Unique expression, processing regulation, and regulatory network of peach (Prunus persica) miRNAs
1 Department of Horticulture, Virginia Polytechnic Institute and State University, Blacksburg, VA, 24061, USA
2 Alson H. Smith Agricultural Research and Extension Center, Virginia Polytechnic Institute and State University, Winchester, VA, 22602, USA
3 Appalachian Fruit Research Station, Agricultural Research Service, United States Department of Agriculture, Kearneysville, WV, 25430, USA
4 USDA-ARS, Plant Genetic Research, Danforth Plant Science Center, 975 N. Warson Road, St. Louis, MO, 63132, USA
BMC Plant Biology 2012, 12:149 doi:10.1186/1471-2229-12-149Published: 21 August 2012
MicroRNAs (miRNAs) have recently emerged as important gene regulators in plants. MiRNAs and their targets have been extensively studied in Arabidopsis and rice. However, relatively little is known about the characterization of miRNAs and their target genes in peach (Prunus persica), which is a complex crop with unique developmental programs.

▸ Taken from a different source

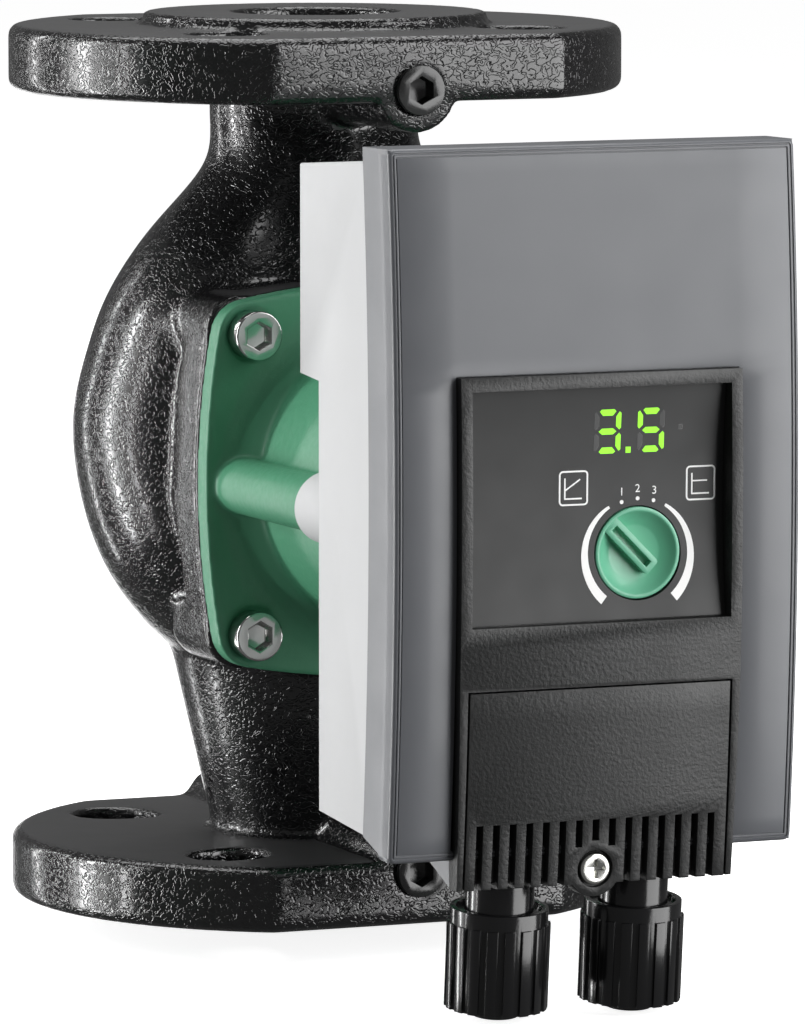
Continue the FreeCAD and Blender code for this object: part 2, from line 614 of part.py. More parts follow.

We performed small RNA deep sequencing and identified 47 peach-specific and 47 known miRNAs or families with distinct expression patterns. Together, the identified miRNAs targeted 80 genes, many of which have not been reported previously. Like the model plant systems, peach has two of the three conserved trans-acting siRNA biogenesis pathways with similar mechanistic features and target specificity. Unique to peach, three of the miRNAs collectively target 49 MYBs, 19 of which are known to regulate phenylpropanoid metabolism, a key pathway associated with stone hardening and fruit color development, highlighting a critical role of miRNAs in the regulation of peach fruit development and ripening. We also found that the majority of the miRNAs were differentially regulated in different tissues, in part due to differential processing of miRNA precursors. Up to 16% of the peach-specific miRNAs were differentially processed from their precursors in a tissue specific fashion, which has been rarely observed in plant cells. The miRNA precursor processing activity appeared not to be coupled with its transcriptional activity but rather acted independently in peach.
Collectively, the data characterizes the unique expression pattern and processing regulation of peach miRNAs and demonstrates the presence of a complex, multi-level miRNA regulatory network capable of targeting a wide variety of biological functions, including phenylpropanoid pathways which play a multifaceted spatial-temporal role in peach fruit development.